Adaptation happens across whole landscapes — from farms and rivers to cities and coasts. This post links practical insights with the frameworks and tools shared in our adaptation resource pages.*

For much of the past three decades, climate policy has focused overwhelmingly on mitigation – reducing greenhouse gas emissions to limit future warming. Adaptation, by comparison, was treated as secondary, even a sign of failure, as though investing in resilience meant giving up on prevention. That framing is now shifting. Governments and scientists increasingly accept that adaptation is no longer optional; it is an essential part of climate response alongside mitigation.

Yet adaptation is not new. People and communities have always adapted – to changing markets, new technologies, shifting landscapes, and unpredictable weather. Farmers switch crops, cities redesign infrastructure, households make choices to cope with risk. In this sense, adaptation is everywhere, woven into everyday decisions.

So what is it that makes climate adaptation different, and why the growing attention now? The difference is scale, urgency, and equity. Climate change is accelerating risks that are systemic, long-term, and unevenly distributed. What was once routine adjustment now requires joined-up governance, institutional support, and deliberate processes to ensure that the most vulnerable are not left behind. This is the adaptation conversation we are having today – not whether people adapt, but how societies organise adaptation fairly, effectively, and collectively.
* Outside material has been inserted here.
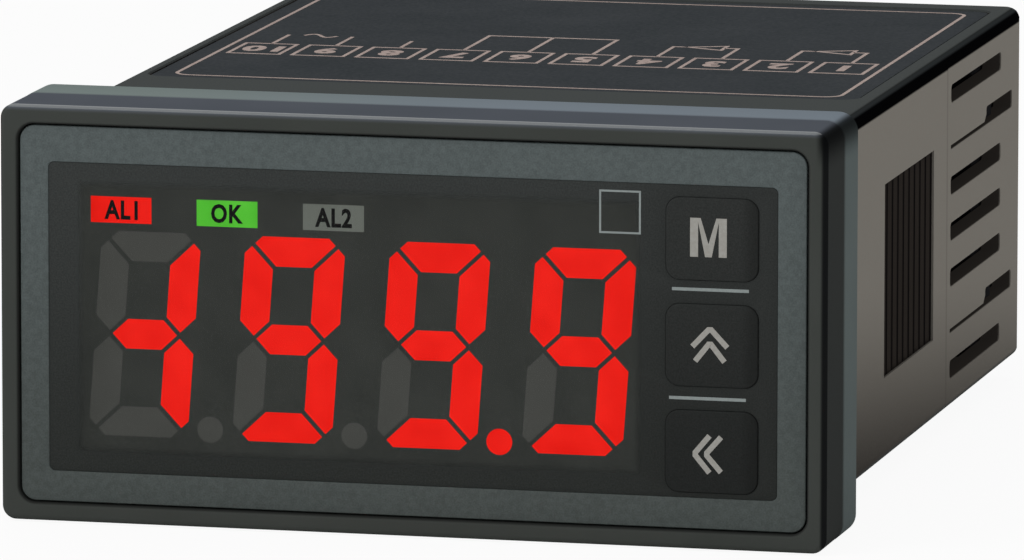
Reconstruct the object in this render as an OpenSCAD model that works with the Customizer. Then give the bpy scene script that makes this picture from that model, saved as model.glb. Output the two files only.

And crucially, international frameworks now reflect this urgency and collective ambition. The Paris Agreement’s Global Goal on Adaptation (GGA) and the recently established UAE Framework for Global Climate Resilience set new benchmarks for country-driven, participatory, gender-responsive, and fully transparent national adaptation plans – requiring robust systems for monitoring, evaluation, and learning (MEL).

Six insights shaping adaptation today

Looking across global debates and practice, six themes stand out as important to success – and they also run through the adaptation resources I have been curating. These insights are not abstract principles; they are patterns I have seen repeatedly in practice, and each carries practical implications for those leading or facilitating adaptation.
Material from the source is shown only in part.